Wildcats is about a girls’ track coach at a cushy suburban high school named Molly McGrath (Goldie Hawn) who loves football more than anything. Her dad was a football coach, and she grew up with the game. Knows it as well as anybody. When the junior varsity coaching position comes open at her school — Prescott High — she asks for the job. But since a woman coaching football is just too weird or too inappropriate as far as the principal is concerned, he dodges the question and tells her instead to get the approval of the varsity coach, Dan Darwell (Bruce McGill). Dan is a chauvinist dickhead, though, so of course she has to go out with him in a social setting (they play racquetball) in order to discuss it with him, and of course he has to blow her off and harangue her into dinner and basically just refuse to take her seriously, then get all pissy because she’s better than him at racquetball too. So he hires some scrawny little joke of a home-ec teacher to coach football — even though this dude can’t answer a single question about the game — and, because he’s an obnoxious jerk who thinks he’s fucking hilarious, sets Molly up with a job coaching varsity at Central High — a rundown, pitiful program at an inner city school — as a joke. Because he’s a jerk.

Ben Edwards (Nipsey Russell), the principal of Central, hires her on, despite his general skepticism of the idea — not because he doesn’t believe she’s committed or qualified, but because he’s dealt with the kids in this school (and the lack of funds, and the lack of interest, etc.) long enough and is certain she has no idea what she’s getting into. And he’s not wrong. The players hate her, don’t respect or follow her, harass the hell out of her, and she’s lost all control of the program before she even starts it. Despite making real progress with a few of her players and showing up her biggest detractors, she’s already ready to quit. But when a bunch of guys trash her office and break the stop watch her sister Verna (Swoosie Kurtz) and daughters gave her, she challenges them to a run. She out lasts them all, of course, and calls them out as pussies afterward. “Fuck you,” one of them shouts. “Fuck you, WHAT,” she responds. “Fuck you, Coach McGrath.” “Better.” (Later, if there’s a better watch inscription than “Coach, we owe you. Love, from your pussies,” I haven’t heard it.)

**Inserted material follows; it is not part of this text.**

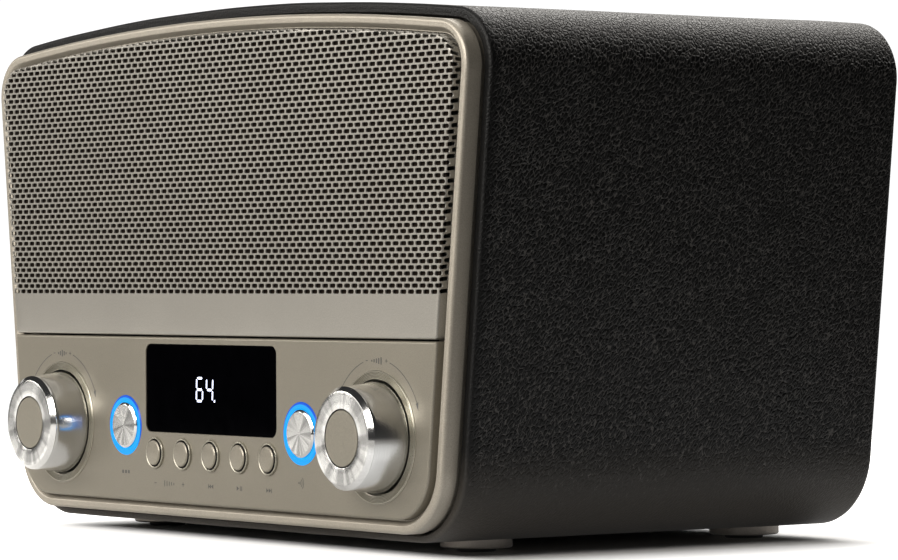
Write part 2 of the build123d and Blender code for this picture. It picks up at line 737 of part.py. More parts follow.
def antenna_rod():
    """Outer tube, with the flat lug that turns on the elbow pin."""
    lug = upright(ANTENNA_X, ANTENNA_Y, 3.9, ANTENNA_Z - 2.4, ANTENNA_Z + 2.4)
    lug += box((ANTENNA_X - 8, ANTENNA_X), (ANTENNA_Y - 2.4, ANTENNA_Y + 2.4), (ANTENNA_Z - 2.4, ANTENNA_Z + 2.4))
    rod = lug + along_rod(STAGE_RADII[0], 7.6, ROD_LENGTH)
    rod -= along_rod(STAGE_RADII[0] - STAGE_WALL, 12, ROD_LENGTH + 1)
    return rod - upright(ANTENNA_X, ANTENNA_Y, 1.3, ANTENNA_Z - 10, ANTENNA_Z + 10)


def antenna_stage(index):
    """One sliding tube of the rod, pushed in; the last one carries the tip."""
    radius = STAGE_RADII[index]
    start = 12.0 + 1.6 * index
    end = ROD_LENGTH + 1.2 * index
    tube = along_rod(radius, start, end)
    if index < len(STAGE_RADII) - 1:
        return tube - along_rod(radius - STAGE_WALL, start + 1, end + 1)
    tip = along_rod(3.1, end, end + 5.0)
    return tube + fillet(tip.faces().sort_by(Axis.X)[0].edges(), 1.2)


def antenna_rest():
    """Small shelf that the stowed rod lies on."""
    shelf = box((-16, -8), (REAR_PANEL_Y, ANTENNA_Y + 2.7), (ANTENNA_Z - 8.0, ANTENNA_Z - 3.2))
    return chamfer(shelf.edges().filter_by(Axis.X).sort_by(Axis.Y)[-2:], 1.0)


# ---- writing the pieces --------------------------------------------------------------------
def save(node, shape):
    export_step(Pos(0, PANEL_Y, 0) * shape, f"parts/{node}.step")


KEY_NAMES = ["tone_down_button", "tone_up_button", "previous_button", "play_button", "next_button"]
SINGLE_PIECES = [
    cabinet_shell, leather_wrap, feet, foot_pads, front_frame, grille_plate, grille_cloth,
    control_plate, baffle_board, display_lens, display_module, knob_rings, encoder_bodies,
    encoder_nuts, glow_rings, key_rims, tact_switches, control_board, board_spacers,
    inner_screws, speaker_baskets, speaker_magnets, speaker_cones, speaker_surrounds,
    speaker_dust_caps, transformer_core, transformer_coil, main_board, heat_sink, capacitors,
    rear_panel, rear_screws, bass_port, mains_inlet, switch_housing, power_rocker, audio_jack,
    usb_socket, antenna_base, antenna_swivel, antenna_rod,
]


def main():
    os.makedirs("parts", exist_ok=True)
    for make in SINGLE_PIECES:
        save(make.__name__, make())
    for name, x in (("bass_knob", -KNOB_X), ("volume_knob", KNOB_X)):
        save(f"{name}_shell", knob_shell(x))
        save(f"{name}_face", knob_face(x))
        save(f"{name}_inlay", knob_inlay(x))
        save(f"{name}_core", knob_core(x))
    for name, x in (("mode_button", -LIT_X), ("wireless_button", LIT_X)):
        save(name, lit_button(x))
    for name, x in zip(KEY_NAMES, key_places()):
        save(name, key_cap(x))
    for index in range(1, len(STAGE_RADII)):
        save(f"antenna_stage_{index + 1}", antenna_stage(index))


main()
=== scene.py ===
"""Looks of the leather table radio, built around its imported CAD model.

Lengths are in metres. Depths are counted from the front face of the control panel, as in the
CAD source, and PANEL_Y is added to such a depth to get a Y.
"""

import json
import math

import bpy
import bmesh
import numpy as np
from mathutils import Matrix, Vector, noise
from mathutils.geometry import delaunay_2d_cdt


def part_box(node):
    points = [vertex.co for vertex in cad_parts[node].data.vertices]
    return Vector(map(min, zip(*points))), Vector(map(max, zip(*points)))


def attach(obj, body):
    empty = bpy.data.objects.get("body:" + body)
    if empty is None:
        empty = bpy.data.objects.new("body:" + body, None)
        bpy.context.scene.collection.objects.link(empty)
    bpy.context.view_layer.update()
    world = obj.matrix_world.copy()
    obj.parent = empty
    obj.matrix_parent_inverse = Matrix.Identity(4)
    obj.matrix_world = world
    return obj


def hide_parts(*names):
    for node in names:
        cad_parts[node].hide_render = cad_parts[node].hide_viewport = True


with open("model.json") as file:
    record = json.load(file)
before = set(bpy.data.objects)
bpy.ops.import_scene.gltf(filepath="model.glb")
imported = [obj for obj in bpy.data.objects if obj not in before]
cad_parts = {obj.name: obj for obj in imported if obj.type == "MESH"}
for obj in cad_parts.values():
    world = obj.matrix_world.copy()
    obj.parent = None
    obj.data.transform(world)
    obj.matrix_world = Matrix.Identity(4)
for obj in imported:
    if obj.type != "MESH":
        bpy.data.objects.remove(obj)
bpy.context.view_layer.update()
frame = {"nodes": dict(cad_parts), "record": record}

MM = 0.001
NODES = frame["nodes"]
PANEL_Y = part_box("control_plate")[0].y

# Cabinet outline, seen from the front.
BASE_Z = 5.3 * MM
ARCH_TOP_Z = 209.8 * MM
ARCH_RADIUS = 1540 * MM
SIDE_LEAN = 0.110
HALF_WIDTH = 169.7 * MM
WIDTH_Z = 151.5 * MM
TOP_CORNER = 22 * MM
BOTTOM_CORNER = 31 * MM
ARCH_CENTRE_Z = ARCH_TOP_Z - ARCH_RADIUS
LEAN = math.atan(SIDE_LEAN)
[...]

She manages to build a strong, successful team, but of course some guys just can’t handle women making their own decisions, so now her d-bag of an ex-husband — Frank, played by James Keach — gets his panties in a wad over what’s appropriate for their children, despite his never being there for them in the past, and threatens to take them away from her if she doesn’t quit Central. (Not to mention that he thinks he still has a right to walk in on her in the tub or try to find her a more “suitable,” womanly job.) It’s a shitty, underhanded move, and it’s just one more piece of judgmental bullshit women have to deal with every single day of their lives. Molly can’t do one thing on her own, or be successful in her own right on her own terms, without some asshole trying to undermine her abilities or her parenting or whatever. It’s honest-to-god insulting, and yet the movie handles it in such a smart, funny way.

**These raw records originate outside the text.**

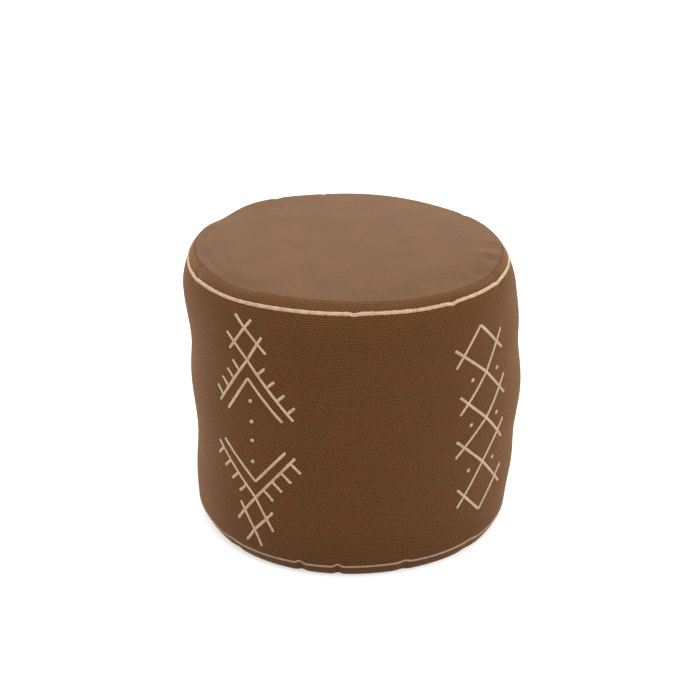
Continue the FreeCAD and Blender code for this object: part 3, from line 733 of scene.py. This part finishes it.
def make_band():
    """The band, in rows that crowd towards both its seams."""
    angles = SIDE_SEAM + np.linspace(0, TURN, BAND_COLUMNS + 1)[None, :]
    even = np.linspace(0, 1, BAND_ROWS)[:, None]
    runs = BAND_RUN * (0.55 * even + 0.45 * (0.5 - 0.5 * np.cos(math.pi * even)))
    faces = ring_faces(BAND_ROWS, BAND_COLUMNS + 1, wrap=False)
    uv = stack(angles * MEAN_RADIUS, runs)
    band = new_object("side_band_cloth", band_point(angles, runs), faces, WEAVE, uv)
    thicken(band, BAND_THICKNESS)
    finish_piece(band, "side_band")


def make_top():
    """The top, in rings that crowd towards its seam."""
    angles = np.arange(BAND_COLUMNS) * TURN / BAND_COLUMNS
    shares = 1 - (1 - np.linspace(0, 1, TOP_RINGS + 1)[:-1]) ** 0.8
    shares[1:] = np.maximum(shares[1:], 0.004)
    rings = top_point(angles[None, :], shares[:, None]).reshape(-1, 3)
    middle = len(rings)
    last = middle - BAND_COLUMNS
    faces = ring_faces(TOP_RINGS, BAND_COLUMNS).tolist()
    faces += [[last + i, last + (i + 1) % BAND_COLUMNS, middle] for i in range(BAND_COLUMNS)]
    points = np.concatenate([rings, top_point([0.0], [1.0])])
    top = new_object("top_cloth", points, faces, CANVAS, points[:, :2])
    thicken(top, TOP_THICKNESS)
    finish_piece(top, "top_panel")


# ---------------- sewing thread

SEAM_STITCHES = 400
SIDE_STITCHES = 120
SIDE_MARGIN = 0.006
STITCH_LENGTH = 0.0023
SIDE_STITCH_LENGTH = 0.0022
THREAD_RADIUS = 0.00035
STITCH_ARCH = 0.0003
ZIP_THREAD_RADIUS = 0.0003
ZIP_STITCH_ARCH = 0.0002
TUBE_SECTIONS = 7
TUBE_SIDES = 6


def thread_tubes(centres, along, up, length, radius, arch):
    """Points and faces of many short stitches, each a low arch of thread."""
    along, up = [np.broadcast_to(np.asarray(way, float), centres.shape) for way in (along, up)]
    t = np.linspace(-1, 1, TUBE_SECTIONS)
    turn = np.arange(TUBE_SIDES) * TURN / TUBE_SIDES
    side = np.cross(along, up)
    line = (centres[:, None] + along[:, None] * (t * length / 2)[None, :, None]
            + up[:, None] * (arch * (1 - t**2))[None, :, None])
    girth = radius * np.sqrt(np.clip(1 - np.abs(t) ** 5, 0.05, 1))
    ring = (side[:, None, None] * np.cos(turn)[None, None, :, None]
            + up[:, None, None] * np.sin(turn)[None, None, :, None])
    points = line[:, :, None] + ring * girth[None, :, None, None]
    body = ring_faces(TUBE_SECTIONS, TUBE_SIDES)
    size = TUBE_SECTIONS * TUBE_SIDES
    caps = [list(range(TUBE_SIDES))[::-1], list(range(size - TUBE_SIDES, size))]
    faces = []
    for start in range(0, len(centres) * size, size):
        faces += (body + start).tolist()
        faces += [[start + i for i in cap] for cap in caps]
    return points.reshape(-1, 3), faces


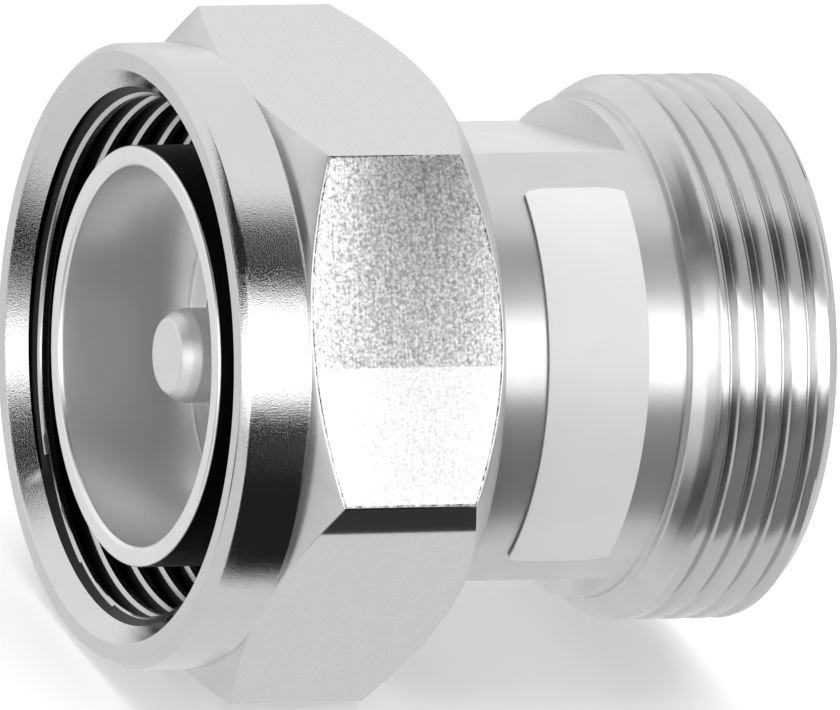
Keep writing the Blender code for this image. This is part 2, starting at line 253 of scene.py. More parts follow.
@dataclass(frozen=True)
class PlatedMetal(Finish):
    """Turned and plated metal: a neutral, slightly milky mirror that lathe marks stretch into bands."""

    spread: float
    marks: TurningMarks = TurningMarks()
    cloud_width: float = 2.5

    def pattern(self, tree: Tree, shader: bpy.types.Node) -> tuple[Socket, Socket]:
        """Adds a cloud that varies the tone and the roughness, and the turning marks.

        Args:
            tree: The node tree to add to.
            shader: The material's shader.

        Returns:
            The share of the shade colour, and the height in metres.
        """
        place = node(tree, "TexCoord").outputs["Object"]
        scale = scale_for(self.cloud_width)
        cloud = node(tree, "TexNoise", {"Vector": place, "Scale": scale, "Detail": 4.0, "Roughness": 0.6})
        low, high = self.roughness - self.spread, self.roughness + self.spread
        rough = node(tree, "MapRange", {0: cloud.outputs["Fac"], 1: 0.3, 2: 0.7, 3: low, 4: high})
        tree.links.new(rough.outputs[0], shader.inputs["Roughness"])
        shader.inputs["Metallic"].default_value = 1.0
        return cloud.outputs["Fac"], self.marks.height(tree)


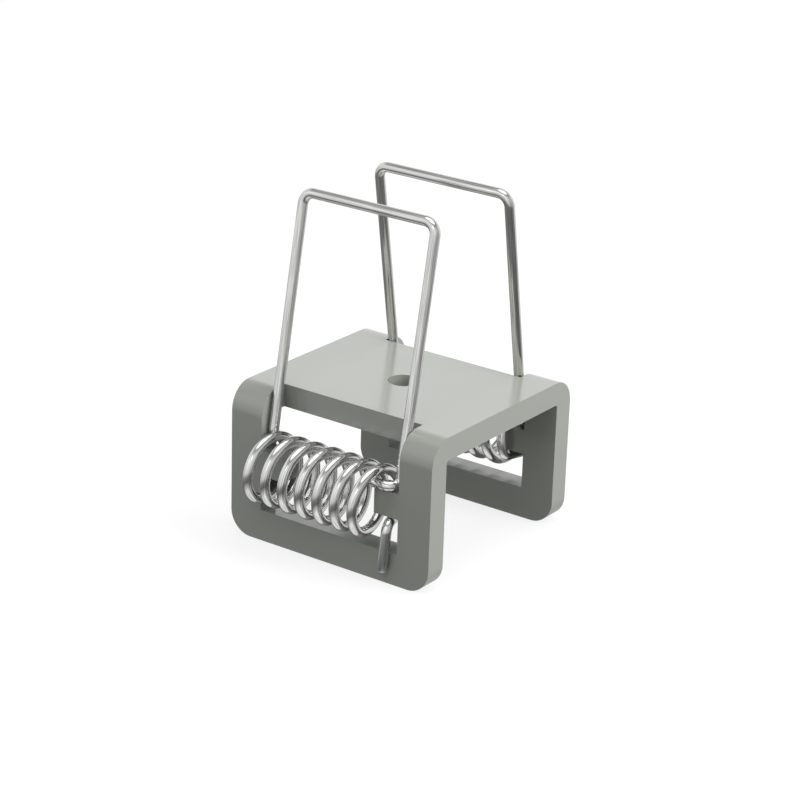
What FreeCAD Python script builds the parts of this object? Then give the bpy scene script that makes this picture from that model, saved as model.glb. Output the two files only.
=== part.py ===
"""Two-spring mounting bracket: a folded plate bracket with a torsion-spring bail on each flange.

Frame: X runs along the flanges and the coils, the front flange is at -Y, +Z is up.
The origin is centred between the flanges, in the plane of the feet.
Springs are drawn in (x, out, z), where out is the distance from the middle plane y = 0,
so the rear spring is the mirror image of the front one.
"""
import FreeCAD, Part
import math
import os

import Sketcher
from FreeCAD import Placement, Rotation, Vector

SIZES = {
    # bracket
    "plate_length": 30.4,
    "bracket_width": 30.0,
    "bracket_height": 19.6,
    "plate_thickness": 3.0,
    "inner_bend_radius": 0.3,
    "foot_corner_radius": 3.1,
    "hole_diameter": 4.0,
    "window_length": 21.0,
    "notch_depth": 4.5,
    "rail_height": 4.1,
    "lower_slot_height": 4.6,
    "tongue_height": 3.3,
    "tongue_length": 3.6,
    # spring wire
    "wire_diameter": 1.3,
    "front_strands": 7,
    "bail_top_height": 44.0,
    "bail_corner_radius": 1.5,
    "front_arm_inset": 2.45,
    "front_lean_degrees": 10.3,
    "rear_lean_degrees": 9.75,
    "arm_foot_bend": 1.0,
    "hook_bend": 1.0,
    "hook_setback": 0.75,
    "hook_length": 3.3,
    "tail_bend": 1.2,
    "tail_entry_bend": 1.08,
    "tail_side_step": 0.35,
    "tail_end_side_step": 0.95,
    "tail_end_height": 1.85,
    # clearances
    "wall_gap": 0.05,
    "rest_gap": 0.05,
    "tongue_gap": 0.05,
    "hook_standout": 0.1,
    "coil_setback": 0.1,
    "coil_drop": 0.15,
    "coil_end_gap": 0.55,
    "strand_clearance": 0.04,
    "notch_edge_gap": 0.03,
    "wire_joint_gap": 0.02,
}

doc = FreeCAD.newDocument("SpringBracket")


# ---------------------------------------------------------------- driving dimensions

def make_sheet():
    """Write every driving dimension to the sheet under its own alias."""
    sheet = doc.addObject("Spreadsheet::Sheet", "Sizes")
    for row, (alias, value) in enumerate(SIZES.items(), start=1):
        sheet.set(f"A{row}", alias)
        sheet.set(f"B{row}", str(value))
        sheet.setAlias(f"B{row}", alias)
    doc.recompute()
    return sheet


sheet = make_sheet()


def size(alias):
    """One driving dimension, read back from the sheet."""
    return float(sheet.get(alias))


# ---------------------------------------------------------------- bracket

def origin_plane(body, role):
    return next(item for item in body.Origin.OriginFeatures if item.Role == role)


def new_sketch(body, name, role, offset=None):
    """A sketch on one of the body's origin planes, moved along its normal by an expression."""
    sketch = body.newObject("Sketcher::SketchObject", name)
    sketch.AttachmentSupport = (origin_plane(body, role), [""])
    sketch.MapMode = "FlatFace"
    if offset:
        sketch.setExpression(".AttachmentOffset.Base.z", offset)
    return sketch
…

Goldie Hawn is a really funny actress, in case you’ve forgotten. And her whiny middle school daughter is played by Teen Witch herself, Robin Lively, whose major act of rebellion is to dye her hair magenta while still wearing giant dangling strawberry earrings, and who honestly thinks her kid sister can’t be a helicopter pilot because 1986 wasn’t as liberated as you’d think. Meanwhile, the football players are a (sometimes literal) gas. There’s Wesley Snipes and Woody Harrelson, as Trumaine and Krushinski, a good six years before they rocked the world in White Men Can’t Jump. Trumaine is a lothario, but he’s not a bad guy, and Krushinski’s best quality as quarterback is that his snap count is some variation of “Blue 32, FUCK YOU,” so he steps down to allow Molly to bring back Bird (Mykelti Williamson) — a local hustler and small time crook — to the position. (He’s reluctant, but she uses extortion to convince him.) “That’s an ugly charge, Bird. True, but ugly.” And when the head-butting Cerulo (Jsu Garcia) gets a concussion, she brings on Finch (Tab Thacker), a giant academic and a businessman, who claims to only play for money, but will put a good hit on someone free of charge if they call him fat.

I love this movie, because even when Molly wants to quit, she finds a way to power through. And when fuckface Frank basically forces her to quit because otherwise he’s going to take her kids away and not even let her see them during the season, she agrees to it not because she wants to but because her daughters are even more important than football, OF COURSE. But then she stands up to him and his stick-up-her-ass new wife Stephanie (the luminous Jan Hooks, may she rest in peace), and says she’s not going to quit anymore because she doesn’t want her daughters to grow up thinking quitting is okay. IT’S AMAZING AND GREAT AND I LOVE IT SO MUCH. She even gets him to cheer at the final game against the blowhards at Prescott. (I also love the touching, heartfelt pride Principal Edwards exhibits when he sees his students actually coming together with school spirit and pride, because it’s so unexpected from Russell and so loving. Plus he becomes kind of a wonderful co-conspirator with Molly, which is great.)

There’s even baby L.L. Cool J rapping about football. It is my favorite sports movie of all time, and it’s become part of my heart and my soul. Love, love, love.

“It’s the sport of kings — better than diamond rings — FOOTBALL!”